The rest of her time on Myriad, those few days of desperate work and struggle, she always shoved down below conscious memory. She had been drugged, then worked to exhaustion, then drugged again. They had loaded the choicest of the ores, the rare gemstones which had paid the planet's assessment in the FSP Development Office, the richest of the transuranics. She was barely conscious of her link's concern, the care they tried to take of her, the gentle brush of a hand in the rare rest periods, the way they kept slack in her collar-lead. But the rest was black terror, grief, and rage. On the ship, after that, her link spent its allotted time in Conditioning, and the rest in the tight and smelly confines of the slavehold. For them, no drugs or coldsleep to ease a long voyage: they had to learn what they were, the pirates informed them with cold superiority. They were cargo, saleable anywhere the FSP couldn't control. As with any cargo, they were divided into like kinds: age groups, sexes, trained specialists. As with any slaves, they soon learned ways to pass information among themselves. So Sass found that Caris was still alive, part of link 18. Januk had been left behind, alive but doomed, since no adults or older children remained to help those too young to travel. Most of The City's adults had died trying to defend it against the pirates; some survived, but none of the children knew how many.

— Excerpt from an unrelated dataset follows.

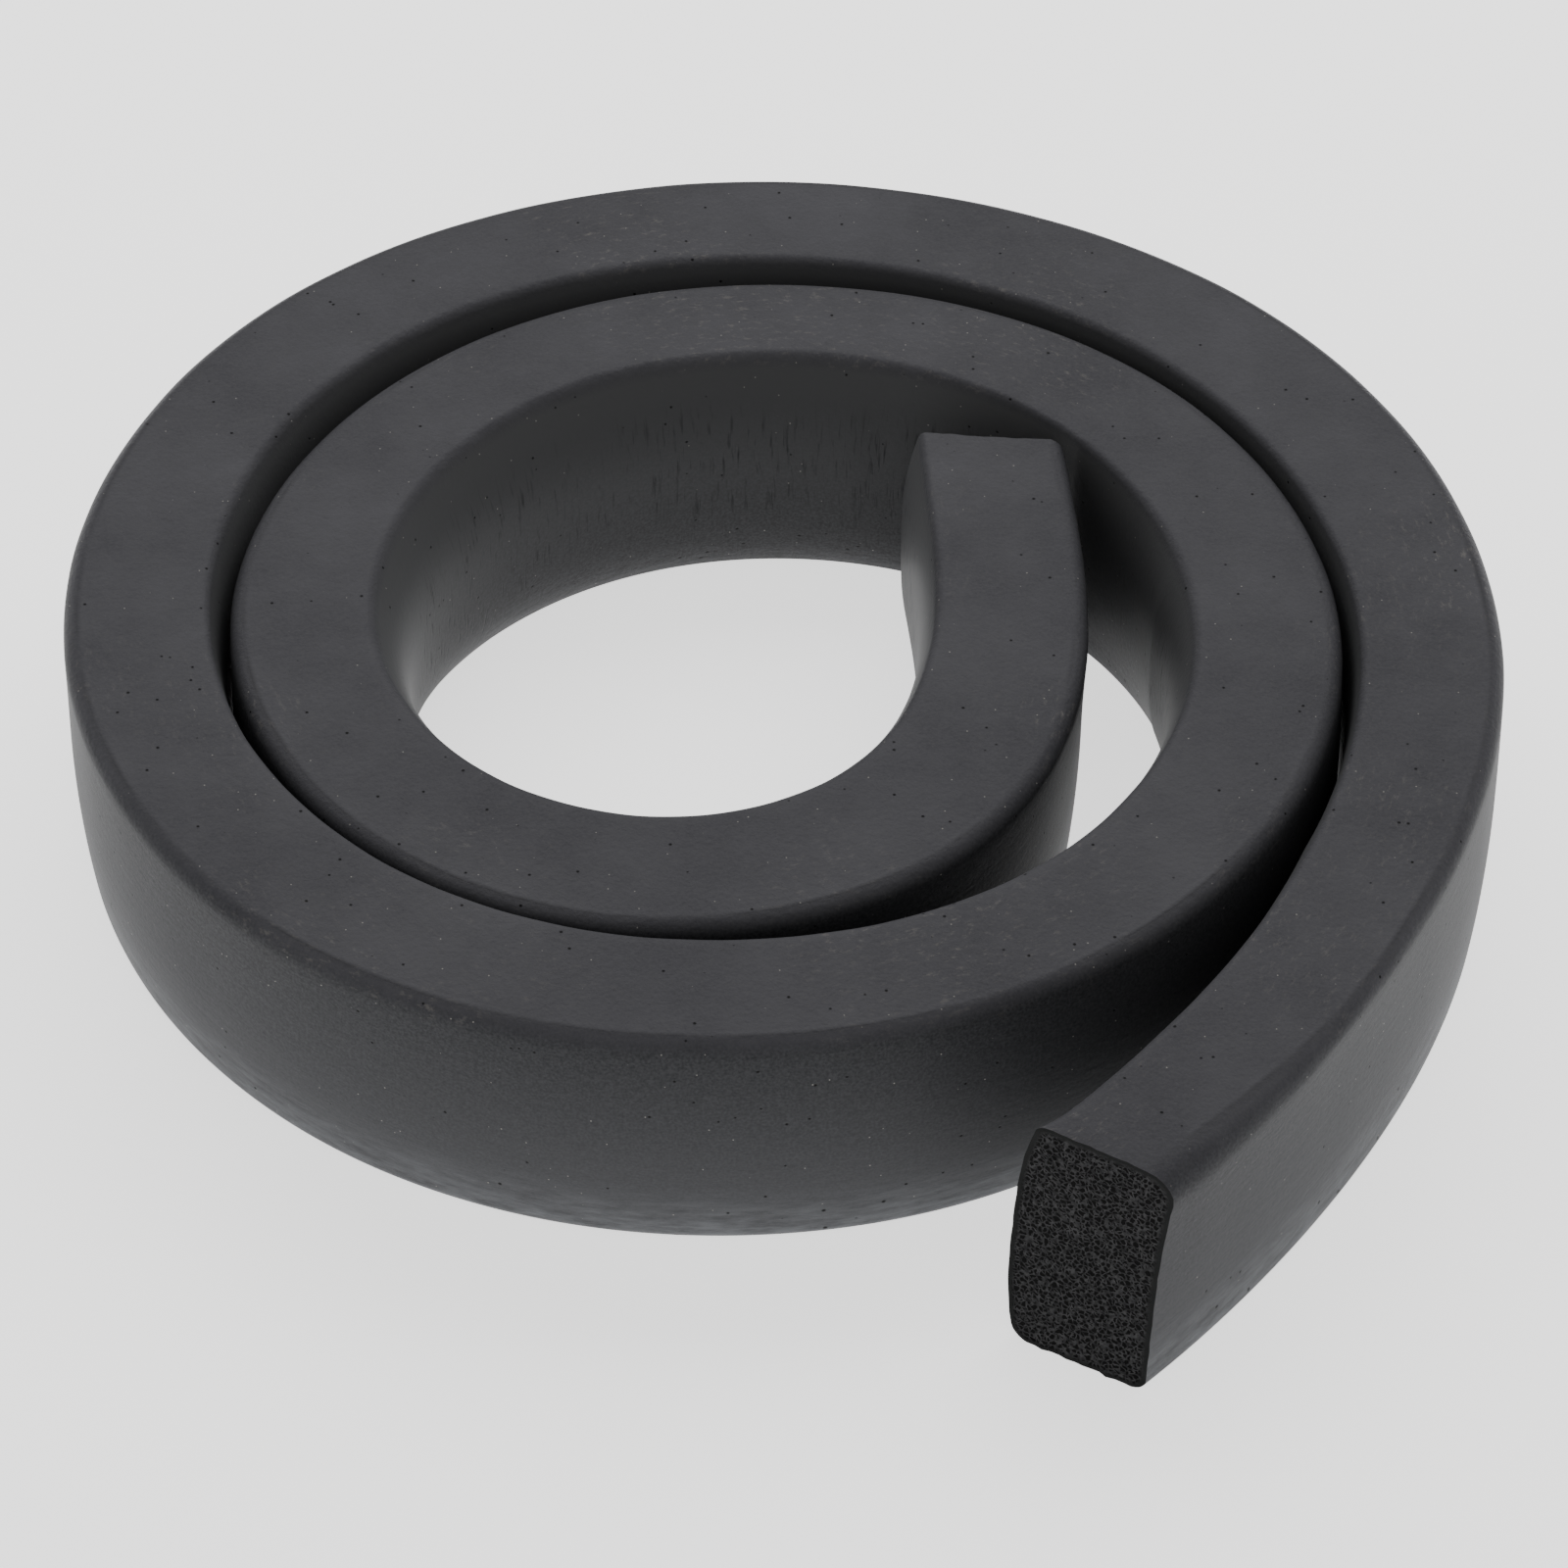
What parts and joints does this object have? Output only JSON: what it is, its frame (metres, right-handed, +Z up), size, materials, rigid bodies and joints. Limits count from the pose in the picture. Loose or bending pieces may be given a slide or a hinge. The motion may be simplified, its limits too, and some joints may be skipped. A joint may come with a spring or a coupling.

Conditioning was almost welcome, to ease the boredom and misery of the slavehold. Sass knew—at least at first—that this was intentional. But as time passed, she and her link both had trouble remembering what free life had been like. Conditioning also meant a bath of sorts, because the pirate trainers couldn't stand the stench of the slavehold. For that alone it was welcome. The link stood, sat, reached, squatted, turned, all as one, on command. They learned assembly-line work, putting together meaningless combinations some other link had taken apart in a previous session. They learned Harish, a variant of Neo-Gaesh that some of the pirates spoke, and they were introduced to Chinese.